Convenience food is optimized for systems, not for people.

The Hidden Costs Most People Don’t Calculate

Let’s talk about what rarely shows up on a receipt.

Time Isn’t Just Minutes… it’s Energy

According to the American Psychological Association, decision fatigue directly impacts stress levels and productivity. Every meal choice… what to eat, where to order from, whether it fits your goals… pulls from the same mental reserve you need for work, family, and life.

By the time dinner rolls around, many people aren’t hungry for food, they’re hungry for relief.

“Healthy” Convenience Isn’t Always Healthy

Meal kits and prepared foods often rely on sodium, preservatives, or portion distortion to maintain flavor and consistency. What looks balanced on paper doesn’t always translate to sustained energy or long-term wellness.

And when food doesn’t truly nourish, people compensate later—with snacks, caffeine, or more convenience.

It becomes a loop.

Cost Creep Is Real

A few delivery orders per week doesn’t feel expensive in isolation. But over time, convenience food quietly rivals, or exceeds, the cost of more intentional solutions.

According to data from the Bureau of Labor Statistics, Americans now spend more on food away from home than groceries. Convenience feels affordable because it’s incremental. The total rarely gets audited.

Why High Performers Are Rethinking Food Altogether

Here’s what’s changing.

More people especially executives, entrepreneurs, and families with complex schedules—are no longer asking, “What’s fastest?”

They’re asking:

  • What actually supports my life?

     

  • What removes friction instead of shifting it?

     

  • What gives me back energy instead of draining it?

     

Food is no longer just about calories or convenience. It’s about performance, presence, and sustainability, physically and mentally.

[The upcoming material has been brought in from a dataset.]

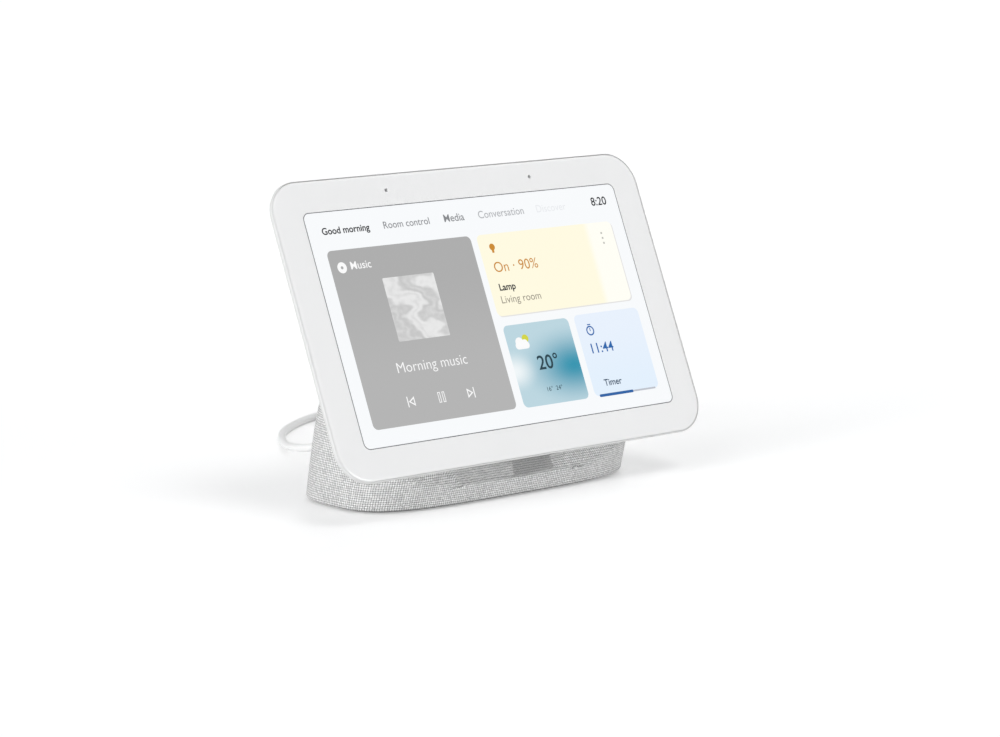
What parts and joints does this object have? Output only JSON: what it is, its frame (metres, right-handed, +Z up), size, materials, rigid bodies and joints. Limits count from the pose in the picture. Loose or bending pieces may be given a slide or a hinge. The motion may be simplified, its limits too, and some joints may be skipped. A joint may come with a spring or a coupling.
{
  "type": "smart display",
  "caption": "Tabletop smart display: a thin rounded touch screen leaning back on a fabric-covered speaker base, with volume rocker, microphone switch and power cord.",
  "frame": {"origin": "on the table, under the centre of the box round the object without its cord", "axes": "+X to the viewer's right across the screen, -Y the way the screen faces, +Z up"},
  "size_m": [0.1806, 0.1863, 0.1206],
  "materials": {
    "glass": "clear cover glass with a white printed border",
    "plastic": "fine matt white polycarbonate",
    "fabric": "tight plain weave of pale grey yarns",
    "rubber": "matt",
    "steel": "zinc plated",
    "plug_metal": "nickel plated",
    "circuit_board": "solder mask",
    "dark_plastic": "matt black",
    "foil": "satin",
    "flex_film": "amber film",
    "foam": "matt black",
    "paper_cone": "pressed paper",
    "cord_white": "soft white jacket",
    "tie_grey": "woven hook-and-loop"
  },
  "bodies": {
    "housing": {"front_glass": "glass", "glass_adhesive": "foam", "lcd_panel": "dark_plastic", "backlight_unit": "foil", "midframe": "steel", "rear_cover": "plastic", "main_board": "circuit_board", "board_shield": "foil", "heat_spreader": "foil", "microphone_left": "foil", "microphone_right": "foil", "light_sensor": "dark_plastic", "motion_sensor": "dark_plastic", "wifi_antenna": "flex_film", "mic_switch_body": "dark_plastic", "volume_board": "circuit_board", "volume_tact_up": "foil", "volume_tact_down": "foil", "neck_bracket": "steel", "neck_screw_1": "steel", "neck_screw_2": "steel", "neck_screw_3": "steel", "neck_screw_4": "steel", "display_flex": "flex_film", "head_cable": "flex_film", "fabric_sleeve": "fabric", "base_shell": "plastic", "base_plate": "plastic", "rubber_foot": "rubber", "ballast_plate": "steel", "base_screw_1": "steel", "base_screw_2": "steel", "base_screw_3": "steel", "base_screw_4": "steel", "power_jack": "dark_plastic", "jack_board": "circuit_board", "jack_bezel": "plastic", "speaker_basket": "dark_plastic", "speaker_motor": "steel", "speaker_gasket": "foam", "speaker_screw_1": "steel", "speaker_screw_2": "steel", "speaker_surround": "foam", "speaker_spider": "paper_cone", "dc_plug": "plug_metal", "plug_overmold": "cord_white", "cord_lead": "cord_white", "cord_coil": "cord_white", "cord_tie": "tie_grey", "cord_tail": "cord_white", "adapter_strain_relief": "cord_white", "power_adapter": "cord_white", "adapter_blade_1": "plug_metal", "adapter_blade_2": "plug_metal"},
    "volume_button": {"volume_rocker": "plastic"},
    "mic_slider": {"mic_switch_slider": "plastic"},
    "cone_assembly": {"speaker_cone": "paper_cone", "dust_cap": "paper_cone", "voice_coil": "flex_film"}
  },
  "joints": [
    {"name": "volume_rock", "type": "hinge", "parent": "housing", "child": "volume_button", "pos_m": [0.0767, -0.00076, 0.07649], "axis": [0.9673, -0.2323, 0.1021], "range_deg": [-2, 2], "stiffness_Nm_per_rad": 0.5},
    {"name": "mic_switch_slide", "type": "slide", "parent": "housing", "child": "mic_slider", "axis": [1, 0, 0], "range_m": [0, 0.0024]},
    {"name": "cone_stroke", "type": "slide", "parent": "housing", "child": "cone_assembly", "axis": [0, 0.9617, 0.2743], "range_m": [-0.0012, 0.0012], "stiffness_N_per_m": 1500, "deforming": ["speaker_surround", "speaker_spider"]}
  ]
}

This is where private chefs enter the conversation.

Private Chefs Aren’t Competing With Convenience, They Replace It

This is an important distinction.

Private chefs don’t exist to outdo delivery apps on speed. They exist to eliminate the need for constant food decisions altogether.

Instead of choosing meals, you choose a relationship.

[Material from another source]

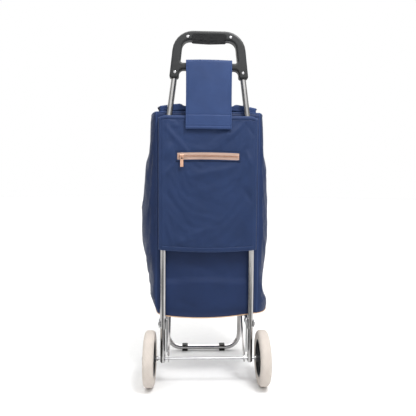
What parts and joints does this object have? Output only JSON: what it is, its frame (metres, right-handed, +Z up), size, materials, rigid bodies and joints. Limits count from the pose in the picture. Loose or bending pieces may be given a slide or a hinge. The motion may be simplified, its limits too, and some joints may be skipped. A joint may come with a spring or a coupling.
{
  "type": "shopping trolley",
  "caption": "Upright shopping trolley: tall fabric bag on a bent steel-tube frame with a D-shaped handle, foam-tyred wheels and a folding foot loop.",
  "frame": {"origin": "on the floor, at the middle of the bounding box's width and depth", "axes": "+Z up; +X to the right as seen from the user's side; -Y towards the user, the side with the sleeve, zip and strap; +Y is the bag side"},
  "size_m": [0.3476, 0.334, 0.9395],
  "materials": {
    "tube_steel": "bright plated steel tube",
    "stay_steel": "zinc plated rod",
    "bracket_steel": "zinc plated pressing",
    "fixing_steel": "zinc plated",
    "handle_plastic": "charcoal, finely grained",
    "grip_rubber": "soft, ribbed",
    "hub_plastic": "black, moulded",
    "tyre_foam": "cream foam with a fine diamond tread",
    "foot_rubber": "black",
    "bag_fabric": "navy coated woven polyester",
    "strap_fabric": "navy coated woven polyester, stitched",
    "piping": "tan edge piping",
    "hook_and_loop": "dark blue pile",
    "zip_tape": "copper coloured tape",
    "zip_metal": "copper coloured"
  },
  "bodies": {
    "frame": {"main_tube_left": "tube_steel", "main_tube_right": "tube_steel", "leg_left": "tube_steel", "leg_right": "tube_steel", "inner_plate_left": "bracket_steel", "inner_plate_right": "bracket_steel", "outer_plate_left": "bracket_steel", "outer_plate_right": "bracket_steel", "leg_rivet_left": "fixing_steel", "leg_rivet_right": "fixing_steel", "pivot_pin_left": "fixing_steel", "pivot_pin_right": "fixing_steel", "axle": "fixing_steel", "axle_collar_left": "fixing_steel", "axle_collar_right": "fixing_steel", "handle_screw_1": "fixing_steel", "handle_screw_2": "fixing_steel", "handle_screw_3": "fixing_steel", "handle_screw_4": "fixing_steel", "handle_back": "handle_plastic", "handle_front": "handle_plastic", "grip_insert": "grip_rubber", "axle_cap_left": "hub_plastic", "axle_cap_right": "hub_plastic", "bag_back": "bag_fabric", "bag_front": "bag_fabric", "bag_side_left": "bag_fabric", "bag_side_right": "bag_fabric", "bag_bottom": "bag_fabric", "back_sleeve": "bag_fabric", "strap_tail": "strap_fabric", "bag_piping": "piping", "sleeve_patch": "hook_and_loop", "front_patch": "hook_and_loop", "zip_tape": "zip_tape", "zip_coil": "zip_metal", "zip_stop_left": "zip_metal", "zip_stop_right": "zip_metal"},
    "wheel_left": {"tyre_left": "tyre_foam", "hub_left": "hub_plastic"},
    "wheel_right": {"tyre_right": "tyre_foam", "hub_right": "hub_plastic"},
    "foot": {"foot_loop": "tube_steel", "strut_left": "stay_steel", "strut_right": "stay_steel", "foot_clip_left": "foot_rubber", "foot_clip_right": "foot_rubber"},
    "lid": {"bag_lid": "bag_fabric", "lid_patch": "hook_and_loop"},
    "strap": {"strap_flap": "strap_fabric", "strap_patch": "hook_and_loop"},
    "zip_slider": {"zip_slider": "zip_metal"},
    "zip_pull": {"zip_pull": "zip_metal"}
  },
  "joints": [
    {"name": "wheel_left_spin", "type": "hinge", "parent": "frame", "child": "wheel_left", "pos_m": [-0.153, -0.093, 0.074], "axis": [1, 0, 0], "continuous": true},
    {"name": "wheel_right_spin", "type": "hinge", "parent": "frame", "child": "wheel_right", "pos_m": [0.153, -0.093, 0.074], "axis": [1, 0, 0], "continuous": true},
    {"name": "foot_fold", "type": "hinge", "parent": "frame", "child": "foot", "pos_m": [0, -0.063, 0.1695], "axis": [1, 0, 0], "range_deg": [0, 90], "deforming": ["bag_side_left", "bag_side_right", "bag_front", "bag_bottom", "front_patch", "bag_piping", "bag_lid", "lid_patch"]},
    {"name": "lid_open", "type": "hinge", "parent": "frame", "child": "lid", "pos_m": [0, -0.075, 0.753], "axis": [1, 0, 0], "range_deg": [0, 85]},
    {"name": "strap_open", "type": "hinge", "parent": "frame", "child": "strap", "pos_m": [0, -0.1095, 0.8547], "axis": [-1, 0, 0], "range_deg": [0, 150]},
    {"name": "zip_slide", "type": "slide", "parent": "frame", "child": "zip_slider", "axis": [1, 0, 0], "range_m": [0, 0.135]},
    {"name": "zip_pull_swing", "type": "hinge", "parent": "zip_slider", "child": "zip_pull", "pos_m": [-0.069, -0.1125, 0.6167], "axis": [-1, 0, 0], "range_deg": [0, 150]}
  ]
}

Instead of reacting daily, you design once and refine over time.

A private chef handles:

  • Planning

     

  • Sourcing

     

  • Execution

     

  • Adaptation

     

The client gets consistency, flexibility, and peace of mind without thinking about it.

That’s not convenience. That’s  intentional delegation.

Expensive vs. Valuable

Here’s where the conversation usually breaks down.

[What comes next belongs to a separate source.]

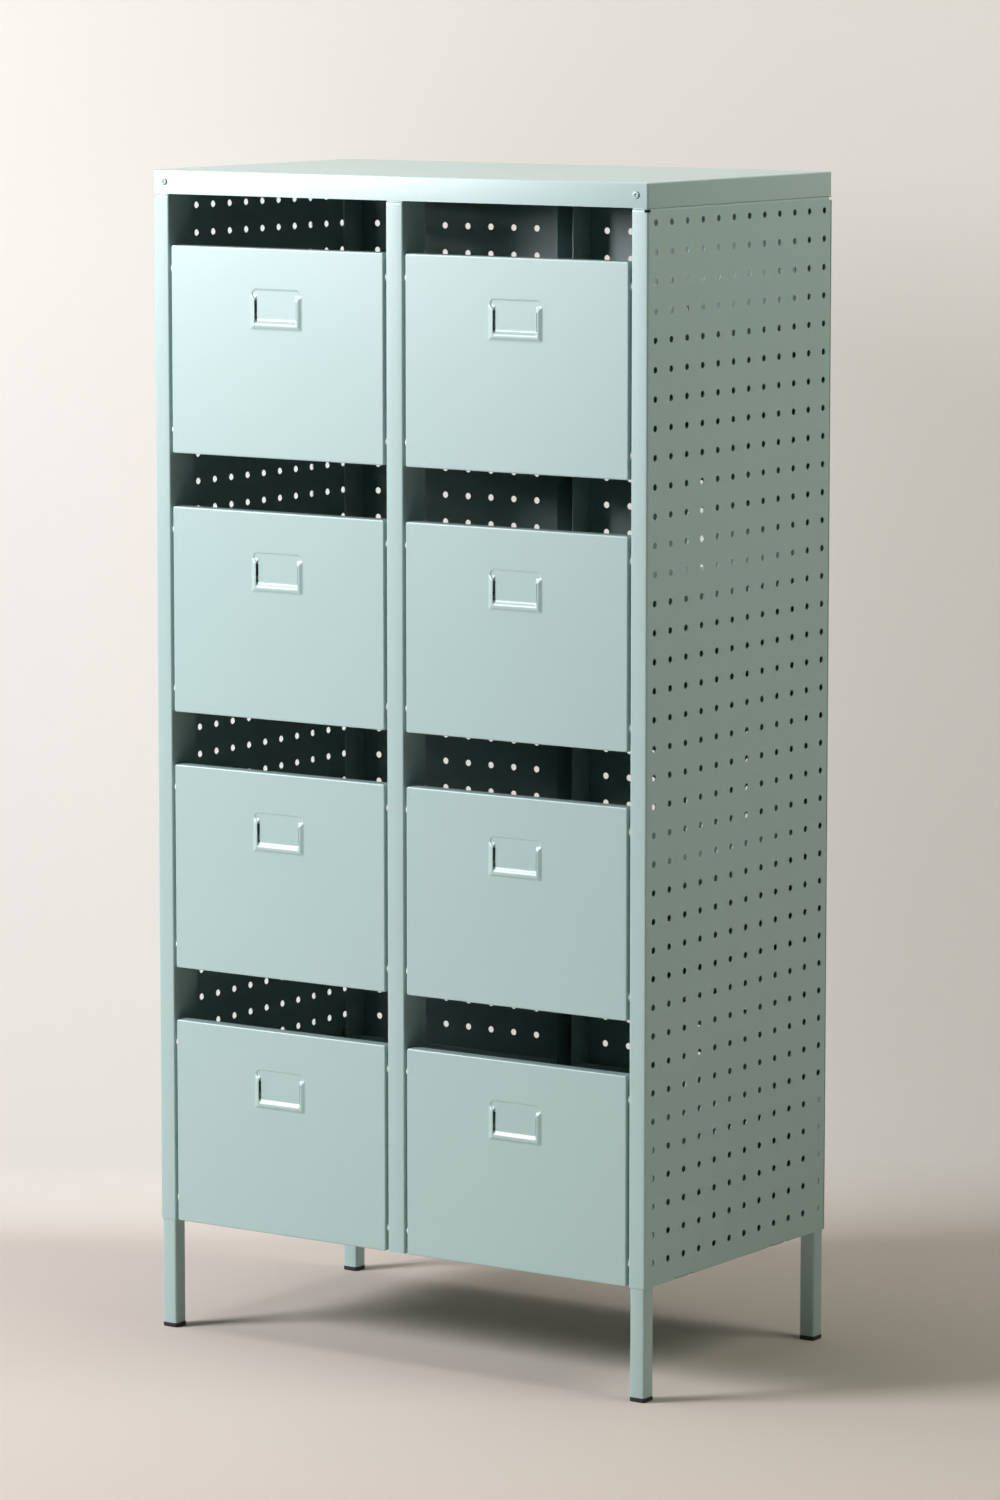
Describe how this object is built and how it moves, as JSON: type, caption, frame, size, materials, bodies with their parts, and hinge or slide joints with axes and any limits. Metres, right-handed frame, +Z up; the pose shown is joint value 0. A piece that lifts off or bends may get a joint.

People label private chefs as “expensive” without comparing them to what they already spend—financially and mentally.

Expensive is something that costs more without delivering proportional value.

Valuable is something that improves your life enough to justify the investment.

Private chefs often replace:

  • Grocery runs

  • Takeout

  • Meal kits

  • Food waste

  • Mental load

  • Time lost to planning and cleanup

When viewed holistically, the value equation looks very different.

Why This Shift Is Accelerating

Several trends are colliding:

  • Increased awareness of nutrition’s impact on long-term health

  • Burnout from constant optimization and “hacks”

  • A growing desire for quality over quantity

  • A return to bespoke services in a mass-market world

People aren’t trying to do more. They’re trying to do better.

And food, something consumed multiple times a day, has become an obvious place to redesign.

What This Means for the Future of Food Services

Convenience food isn’t going away. But it’s being reevaluated.

There will always be moments where speed matters. But more people are recognizing that defaulting to convenience as a lifestyle has consequences.

Private chefs represent a different philosophy:

  • Fewer decisions

     

  • Better outcomes

     

  • Thoughtful design

     

  • Human expertise

     

This isn’t about status. It’s about support.

The Bottom Line

Convenience food promises ease. But often delivers trade-offs.

Private chefs offer something quieter, deeper, and more sustainable: a system that works in the background so life in the foreground feels lighter.

For people who value their time, health, and energy, the question isn’t whether private chefs are worth it.

It’s whether continuing to live in reaction mode is.